El actual gobierno, con el “proyecto popular y democrático” y el modelo económico de acumulación a los que se refiere la presidenta Cristina, también necesita de un sistema de partidos tanto para el oficialismo como para la oposición, de manera tal que facilite la gobernabilidad en la convivencia plural, sin los porcentajes de volatilidad actuales que hacen de cada período un juego de azar. No es para que vuelvan todos los que debían irse de acuerdo con la consigna popular, si bien hubiera sido deseable que esta reconstrucción sea precedida por la reforma política tantas veces enunciada y postergada, para evitar que los vicios de antaño vuelvan a reproducirse en los nuevos formatos. De ahí que la tarea asumida por Néstor Kirchner para reorganizar la organicidad del PJ y a partir de esa base buscar la formación de un movimiento más amplio que un aparato partidario, por importante que sea, no tendrá el glamour de la acumulación de popularidad que hoy le permite lanzar una convocatoria semejante, pero la organización vence al tiempo, según afirmaba el Líder fundador.
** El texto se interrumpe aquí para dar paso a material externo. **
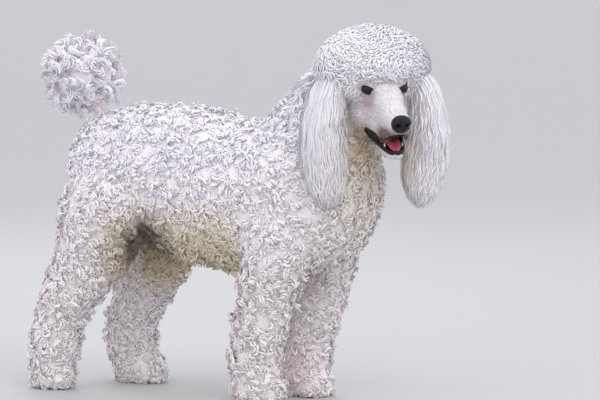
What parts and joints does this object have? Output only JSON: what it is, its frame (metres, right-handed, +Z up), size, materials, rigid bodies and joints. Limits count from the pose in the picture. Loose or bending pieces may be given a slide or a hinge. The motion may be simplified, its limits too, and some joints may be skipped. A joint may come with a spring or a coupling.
{
  "type": "standard poodle",
  "caption": "Life-size still model of a white standard poodle standing square, head turned to its right, mouth open, with a curly coat, long ears and a round tail tuft.",
  "frame": {"origin": "middle of the model's footprint box, on the floor", "axes": "+Z up; -Y the way the dog's body faces; +X to the dog's left"},
  "size_m": [0.319, 0.942, 0.7837],
  "materials": {
    "coat": "dense soft white curls with a faint lilac tint",
    "leg_coat": "dense soft white curls, a little longer than on the body",
    "shaved_skin": "close-clipped pale pink skin with short white hair",
    "jaw": "short white hair over the chin, wet black lips, pink gums and ivory teeth",
    "nose": "moist black pebbled skin",
    "tongue": "wet pink, finely pimpled",
    "eyes": "glossy dark brown with a clear wet surface"
  },
  "bodies": {
    "root": {"torso": "coat", "neck": "coat", "head": "coat", "ear_right": "coat", "ear_left": "coat", "tail_pompon": "coat", "fore_right_leg": "leg_coat", "fore_right_paw": "leg_coat", "fore_left_leg": "leg_coat", "fore_left_paw": "leg_coat", "hind_right_thigh": "leg_coat", "hind_right_shank": "leg_coat", "hind_right_paw": "leg_coat", "hind_left_thigh": "leg_coat", "hind_left_shank": "leg_coat", "hind_left_paw": "leg_coat", "tail": "shaved_skin", "jaw": "jaw", "nose": "nose", "tongue": "tongue", "eye_right": "eyes", "eye_left": "eyes"}
  },
  "joints": []
}
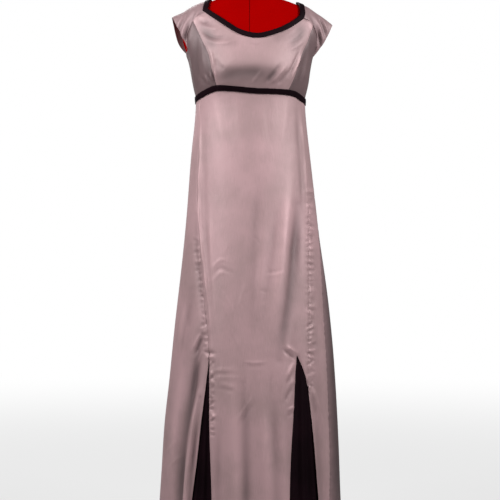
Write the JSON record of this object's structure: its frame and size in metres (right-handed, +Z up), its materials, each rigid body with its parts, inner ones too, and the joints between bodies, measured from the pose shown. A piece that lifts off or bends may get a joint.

Perón también decía que se debe gobernar con lo que hay, sin esperar los modelos de virtuosa perfección que demoran demasiado en aparecer y casi nunca en número suficiente. Los Kirchner están de acuerdo con esa opinión, como lo acaban de mostrar en las relaciones establecidas con la CGT, a fin de calmar ese posible frente de tormentas, moderar la puja salarial y apaciguar las internas que tendrían segura repercusión en los planes para el PJ. Ojalá sea lo que parece, un movimiento táctico, de oportunidad, porque a mediano plazo esa corporación anquilosada en sus privilegios burocráticos también debería ser reformada para avanzar en el desarrollo democrático. La CGT es un salvavidas de plomo, por lo que sólo se puede andar trechos cortos, coyunturales, sin riesgos graves. Cuando la alianza con la jerarquía gremial se hace costumbre, quiere decir que el Gobierno está exhausto y necesita aferrarse aunque sea al hierro caliente, porque si hay algo que ya no tiene reparación, además de algunos partidos políticos, es el aparato cegetista controlado por empresarios.